The boys are Pashtun who have grown up at the Shamshatoo refugee camp in Pakistan along with 53,000 other Afghanis, victims of the Russian-Afghan War or the American war against the Taliban. The politics of the refugees are not discussed and the film is basically a human story that crosses political and religious lines. Since Jamal speaks some English, Enayat's family asks him to go with him to London where he can apply for asylum as a refugee. From Peshawar, Jamal and Enayat travel by bus to Quetta and over the Iranian border to Taftan and by bus to Tehran.
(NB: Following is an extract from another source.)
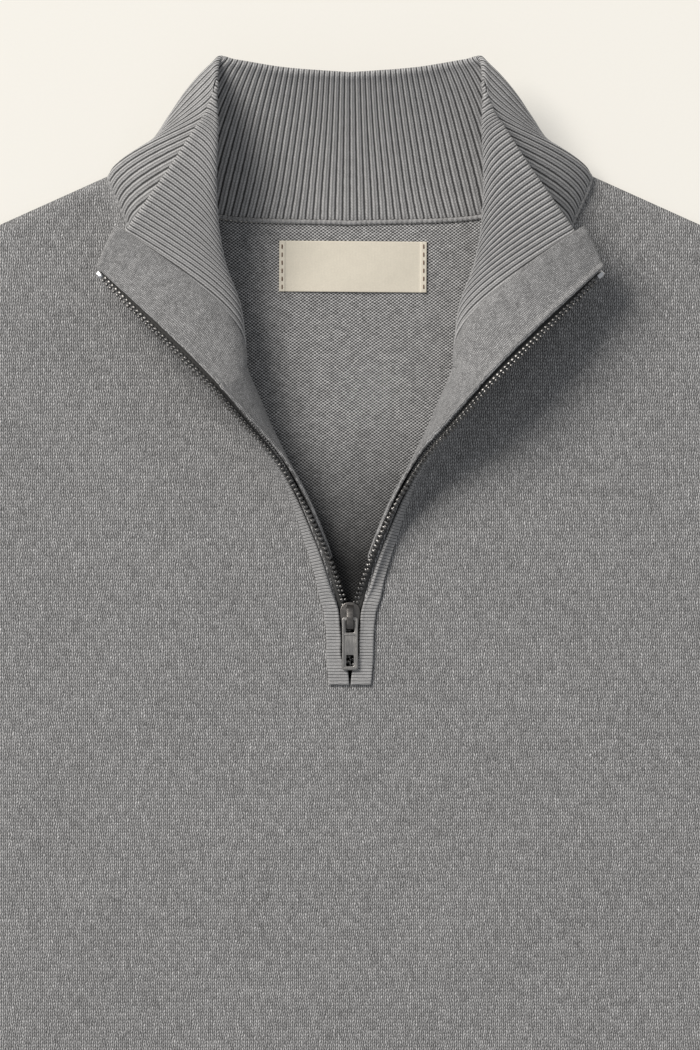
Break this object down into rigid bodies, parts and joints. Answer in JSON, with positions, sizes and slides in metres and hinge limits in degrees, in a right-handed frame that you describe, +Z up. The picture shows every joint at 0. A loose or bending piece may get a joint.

They do not have proper identification and must contend along the way with border guards, police, thieves, smugglers, and numerous changes in currency and language.

The boys bribe a customs officer with a Walkman but when ordered off a bus to Tehran, they meet a group of Kurds who offer them the hand of friendship. There is not much dialogue and the boys mostly improvise the funny stories and small talk as they endure days and weeks of waiting for their next ride. In a sequence of great beauty shot at nighttime using infrared photography, the Kurds help the two boys cross the icy mountains to Turkey, ducking the gunfire of armed soldiers at the Turkish border. Together with an Iranian and his wife and baby, they are then brutally forced to travel inside a shipping container for a 40-hour voyage from Turkey to Italy, a journey where only the strong survive.

In This World is not just a road movie but a human document of urgency and commitment that allows us to experience the humanity of the people some contemptuously refer to as "economic migrants" or "asylum seekers". While it is not a political statement, it is clearly a slap at the recent hardening of European immigration policies. On a broader scale, however, the film can be seen as an apt metaphor for life. It tells us that the journey is exhilarating but fraught with unimagined obstacles at every turn, yet there are friends who are there for us along the way and, when we feel overwhelmed and hopeless, there is an aching beauty that fortifies us with the strength to keep going.